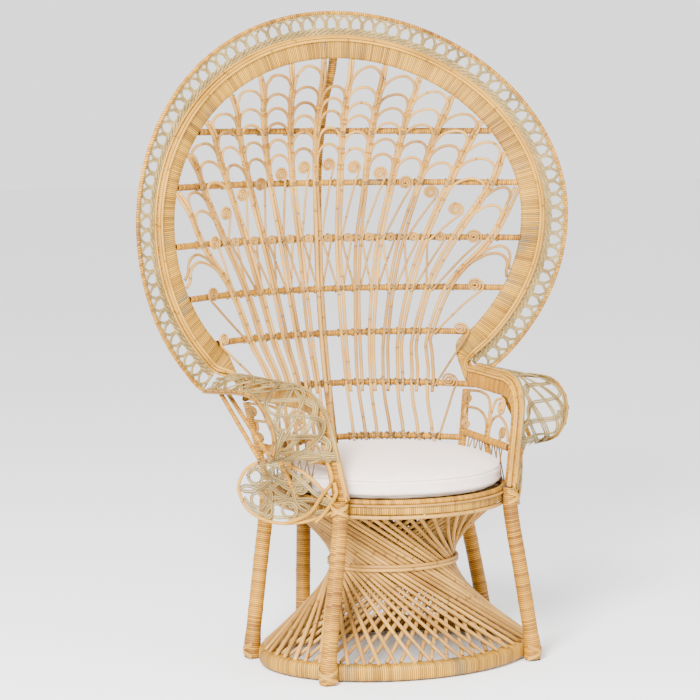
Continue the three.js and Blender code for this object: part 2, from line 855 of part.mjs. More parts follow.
// The scroll of a column, whose tail rises from the stem that carries it
function scrollSolid(column, owner) {
  const z = columnZ(scrollShares[Math.abs(column)]);
  const x = (laneX(column - 0.5, z) + laneX(column + 0.5, z)) / 2;
  const feet = railShares.map(railZ).filter((height) => height < z - 3 * scrollRadius);
  const footZ = feet[feet.length - 1];
  const side = Math.sign(column - owner);
  const points = scrollPoints(x, z, side, scrollRadius, scrollTurns);
  return frontRod([[laneX(owner, footZ), footZ], ...points], owner, 0);
}

// Each stem carries the arches and the scroll of the column on its right; the outermost one on
// the left carries those on both its sides
function addStems() {
  for (let lane = 0.5 - stemsPerSide; lane < stemsPerSide; lane++) {
    const columns = lane === 0.5 - stemsPerSide ? [lane - 0.5, lane + 0.5] : [lane + 0.5];
    const solids = [stemSolid(lane)];
    for (const column of columns) {
      for (const share of archTopShares[Math.abs(column)]) {
        solids.push(archSolid(column, lane, columnZ(share)));
      }
      solids.push(scrollSolid(column, lane));
    }
    const side = lane > 0 ? "right" : "left";
    addPiece(`stem_${side}_${Math.abs(lane) + 0.5}`, trimmedToBand(fuse(solids)), bareRod);
  }
}

// Seat: two rods round a wrapped apron, a strapped deck and a boxed cushion
function addSeat() {
  const hoop = (section) => ovalHoop(seatHalfWidth, seatHalfDepth, seatCentreY, section, ringSteps);
  const upperZ = seatTopZ - seatRodDiameter / 2;
  const upper = roundSection(-seatRodDiameter / 2, upperZ, seatRodDiameter / 2, 5);
  addPiece("seat_rod_upper", hoop(upper), wrappedCane);
  const apronTop = seatTopZ - seatRodDiameter - clearance;
  const apronLow = apronTop - apronHeight;
  const apron = boxSection(-apronDepth, -2 * clearance, apronLow, apronTop);
  addPiece("seat_apron", hoop(apron), wrappedCane);
  const lowerRadius = lowerRodDiameter / 2;
  const lower = roundSection(-lowerRadius, apronLow - clearance - lowerRadius, lowerRadius, 3);
  addPiece("seat_rod_lower", hoop(lower), bareRod);
  addDeck(apronTop);
  addCushion();
}

// The deck lies on the apron inside the upper rod, with square openings between its straps
function addDeck(apronTop) {
  const steps = 40;
  const inset = seatRodDiameter + 2 * clearance;
  const lowZ = apronTop + clearance;
  const plateRow = (z) => {
    const row = [];
    for (let i = 0; i < steps; i++) {
      row.push(ovalPoint(seatHalfWidth, seatHalfDepth, seatCentreY, z, (2 * Math.PI * i) / steps, -inset));
    }
    return row;
  };
  let deck = toManifold(skin([plateRow(lowZ), plateRow(lowZ + deckThickness)]));
  const halfWidth = seatHalfWidth - inset;
  const halfDepth = seatHalfDepth - inset;
  const cellX = (2 * halfWidth) / deckHoleColumns;
  const cellY = (2 * halfDepth) / deckHoleRows;
  for (let i = 0; i < deckHoleColumns; i++) {
    for (let j = 0; j < deckHoleRows; j++) {
      const x = (i + 0.5) * cellX - halfWidth;
      const y = (j + 0.5) * cellY - halfDepth;
      const far = Math.hypot((Math.abs(x) + cellX / 2) / halfWidth, (Math.abs(y) + cellY / 2) / halfDepth);
      if (far < 1.05) {
        const hole = new THREE.BoxGeometry(cellX - deckStrap, cellY - deckStrap, deckThickness * 2);
        hole.translate(x, y + seatCentreY, lowZ + deckThickness / 2);
        deck = deck.subtract(toManifold(welded(hole)));
      }
    }
  }
  addPiece("seat_deck", fromManifold(deck), flatCane);
}

// Boxed cushion: crowned top, sides drawn in between the seams, soft edges
function addCushion() {
  const steps = 28;
  const lowZ = seatTopZ - seatRodDiameter + deckThickness + clearance;
  const seamZ = lowZ + cushionThickness - cushionEdgeRadius;
  const rows = [
    [-cushionEdgeRadius, lowZ],
    [0, lowZ + cushionEdgeRadius],
    [-cushionDrawIn, lowZ + cushionThickness / 2],
    [0, seamZ],
    [-cushionEdgeRadius, seamZ + cushionEdgeRadius],
  ];
  const crownShares = [0.8, 0.55, 0.25];
  const sections = rows.map(([outset, z]) => cushionRow(outset, z, steps));
  for (const share of crownShares) {
    const row = sections[rows.length - 1].map((point) => {
      const inward = new THREE.Vector3(0, seatCentreY, point.z).lerp(point, share);
      inward.z += cushionCrown * (1 - share ** 2);
      return inward;
    });
    sections.push(row);
  }
  addPiece("cushion", skin(sections), cottonCloth);
}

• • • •

* **Requirements**: Output the listing above word for word.

* **Written answer**:
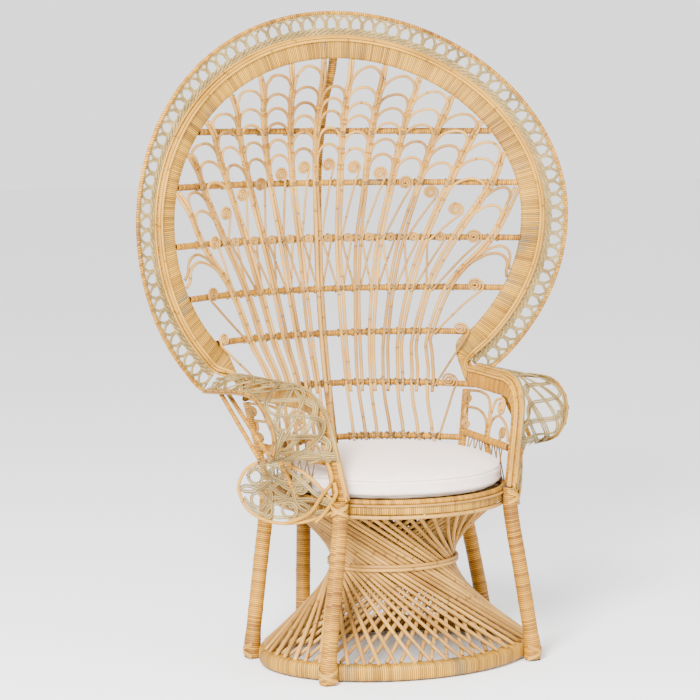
Continue the three.js and Blender code for this object: part 2, from line 855 of part.mjs. More parts follow.
// The scroll of a column, whose tail rises from the stem that carries it
function scrollSolid(column, owner) {
  const z = columnZ(scrollShares[Math.abs(column)]);
  const x = (laneX(column - 0.5, z) + laneX(column + 0.5, z)) / 2;
  const feet = railShares.map(railZ).filter((height) => height < z - 3 * scrollRadius);
  const footZ = feet[feet.length - 1];
  const side = Math.sign(column - owner);
  const points = scrollPoints(x, z, side, scrollRadius, scrollTurns);
  return frontRod([[laneX(owner, footZ), footZ], ...points], owner, 0);
}

// Each stem carries the arches and the scroll of the column on its right; the outermost one on
// the left carries those on both its sides
function addStems() {
  for (let lane = 0.5 - stemsPerSide; lane < stemsPerSide; lane++) {
    const columns = lane === 0.5 - stemsPerSide ? [lane - 0.5, lane + 0.5] : [lane + 0.5];
    const solids = [stemSolid(lane)];
    for (const column of columns) {
      for (const share of archTopShares[Math.abs(column)]) {
        solids.push(archSolid(column, lane, columnZ(share)));
      }
      solids.push(scrollSolid(column, lane));
    }
    const side = lane > 0 ? "right" : "left";
    addPiece(`stem_${side}_${Math.abs(lane) + 0.5}`, trimmedToBand(fuse(solids)), bareRod);
  }
}

// Seat: two rods round a wrapped apron, a strapped deck and a boxed cushion
function addSeat() {
  const hoop = (section) => ovalHoop(seatHalfWidth, seatHalfDepth, seatCentreY, section, ringSteps);
  const upperZ = seatTopZ - seatRodDiameter / 2;
  const upper = roundSection(-seatRodDiameter / 2, upperZ, seatRodDiameter / 2, 5);
  addPiece("seat_rod_upper", hoop(upper), wrappedCane);
  const apronTop = seatTopZ - seatRodDiameter - clearance;
  const apronLow = apronTop - apronHeight;
  const apron = boxSection(-apronDepth, -2 * clearance, apronLow, apronTop);
  addPiece("seat_apron", hoop(apron), wrappedCane);
  const lowerRadius = lowerRodDiameter / 2;
  const lower = roundSection(-lowerRadius, apronLow - clearance - lowerRadius, lowerRadius, 3);
  addPiece("seat_rod_lower", hoop(lower), bareRod);
  addDeck(apronTop);
  addCushion();
}

// The deck lies on the apron inside the upper rod, with square openings between its straps
function addDeck(apronTop) {
  const steps = 40;
  const inset = seatRodDiameter + 2 * clearance;
  const lowZ = apronTop + clearance;
  const plateRow = (z) => {
    const row = [];
    for (let i = 0; i < steps; i++) {
      row.push(ovalPoint(seatHalfWidth, seatHalfDepth, seatCentreY, z, (2 * Math.PI * i) / steps, -inset));
    }
    return row;
  };
  let deck = toManifold(skin([plateRow(lowZ), plateRow(lowZ + deckThickness)]));
  const halfWidth = seatHalfWidth - inset;
  const halfDepth = seatHalfDepth - inset;
  const cellX = (2 * halfWidth) / deckHoleColumns;
  const cellY = (2 * halfDepth) / deckHoleRows;
  for (let i = 0; i < deckHoleColumns; i++) {
    for (let j = 0; j < deckHoleRows; j++) {
      const x = (i + 0.5) * cellX - halfWidth;
      const y = (j + 0.5) * cellY - halfDepth;
      const far = Math.hypot((Math.abs(x) + cellX / 2) / halfWidth, (Math.abs(y) + cellY / 2) / halfDepth);
      if (far < 1.05) {
        const hole = new THREE.BoxGeometry(cellX - deckStrap, cellY - deckStrap, deckThickness * 2);
        hole.translate(x, y + seatCentreY, lowZ + deckThickness / 2);
        deck = deck.subtract(toManifold(welded(hole)));
      }
    }
  }
  addPiece("seat_deck", fromManifold(deck), flatCane);
}

// Boxed cushion: crowned top, sides drawn in between the seams, soft edges
function addCushion() {
  const steps = 28;
  const lowZ = seatTopZ - seatRodDiameter + deckThickness + clearance;
  const seamZ = lowZ + cushionThickness - cushionEdgeRadius;
  const rows = [
    [-cushionEdgeRadius, lowZ],
    [0, lowZ + cushionEdgeRadius],
    [-cushionDrawIn, lowZ + cushionThickness / 2],
    [0, seamZ],
    [-cushionEdgeRadius, seamZ + cushionEdgeRadius],
  ];
  const crownShares = [0.8, 0.55, 0.25];
  const sections = rows.map(([outset, z]) => cushionRow(outset, z, steps));
  for (const share of crownShares) {
    const row = sections[rows.length - 1].map((point) => {
      const inward = new THREE.Vector3(0, seatCentreY, point.z).lerp(point, share);
      inward.z += cushionCrown * (1 - share ** 2);
      return inward;
    });
    sections.push(row);
  }
  addPiece("cushion", skin(sections), cottonCloth);
}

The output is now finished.